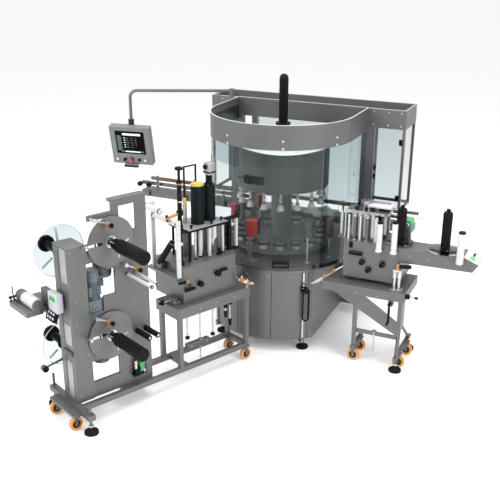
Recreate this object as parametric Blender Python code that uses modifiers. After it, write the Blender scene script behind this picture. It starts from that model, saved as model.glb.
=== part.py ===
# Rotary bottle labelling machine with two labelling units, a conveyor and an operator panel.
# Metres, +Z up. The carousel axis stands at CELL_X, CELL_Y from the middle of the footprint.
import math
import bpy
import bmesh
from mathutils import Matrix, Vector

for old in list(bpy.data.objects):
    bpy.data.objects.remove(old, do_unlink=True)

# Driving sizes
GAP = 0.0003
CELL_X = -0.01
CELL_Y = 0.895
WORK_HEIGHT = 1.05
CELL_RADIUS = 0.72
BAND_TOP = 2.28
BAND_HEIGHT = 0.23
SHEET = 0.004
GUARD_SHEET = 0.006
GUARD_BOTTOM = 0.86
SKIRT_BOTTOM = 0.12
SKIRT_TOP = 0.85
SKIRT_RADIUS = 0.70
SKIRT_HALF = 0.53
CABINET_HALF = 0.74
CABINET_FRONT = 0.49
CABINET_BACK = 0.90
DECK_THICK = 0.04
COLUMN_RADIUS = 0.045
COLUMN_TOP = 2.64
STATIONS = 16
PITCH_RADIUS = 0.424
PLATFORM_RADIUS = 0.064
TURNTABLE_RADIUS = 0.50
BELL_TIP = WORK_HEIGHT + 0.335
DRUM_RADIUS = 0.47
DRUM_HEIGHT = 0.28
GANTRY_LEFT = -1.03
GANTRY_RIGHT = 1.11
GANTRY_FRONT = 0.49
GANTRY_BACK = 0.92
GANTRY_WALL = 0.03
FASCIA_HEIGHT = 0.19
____
Word for word, write out all of the data above.

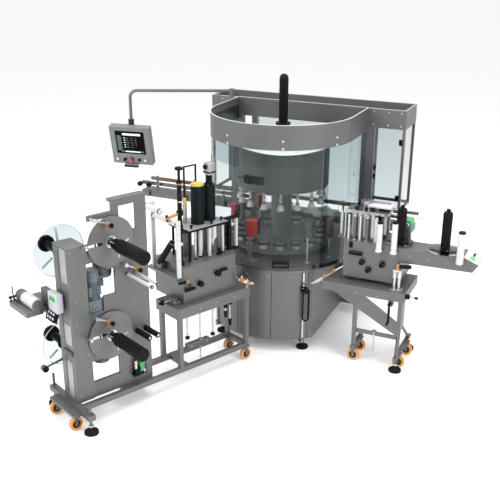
Recreate this object as parametric Blender Python code that uses modifiers. After it, write the Blender scene script behind this picture. It starts from that model, saved as model.glb.
=== part.py ===
# Rotary bottle labelling machine with two labelling units, a conveyor and an operator panel.
# Metres, +Z up. The carousel axis stands at CELL_X, CELL_Y from the middle of the footprint.
import math
import bpy
import bmesh
from mathutils import Matrix, Vector

for old in list(bpy.data.objects):
    bpy.data.objects.remove(old, do_unlink=True)

# Driving sizes
GAP = 0.0003
CELL_X = -0.01
CELL_Y = 0.895
WORK_HEIGHT = 1.05
CELL_RADIUS = 0.72
BAND_TOP = 2.28
BAND_HEIGHT = 0.23
SHEET = 0.004
GUARD_SHEET = 0.006
GUARD_BOTTOM = 0.86
SKIRT_BOTTOM = 0.12
SKIRT_TOP = 0.85
SKIRT_RADIUS = 0.70
SKIRT_HALF = 0.53
CABINET_HALF = 0.74
CABINET_FRONT = 0.49
CABINET_BACK = 0.90
DECK_THICK = 0.04
COLUMN_RADIUS = 0.045
COLUMN_TOP = 2.64
STATIONS = 16
PITCH_RADIUS = 0.424
PLATFORM_RADIUS = 0.064
TURNTABLE_RADIUS = 0.50
BELL_TIP = WORK_HEIGHT + 0.335
DRUM_RADIUS = 0.47
DRUM_HEIGHT = 0.28
GANTRY_LEFT = -1.03
GANTRY_RIGHT = 1.11
GANTRY_FRONT = 0.49
GANTRY_BACK = 0.92
GANTRY_WALL = 0.03
FASCIA_HEIGHT = 0.19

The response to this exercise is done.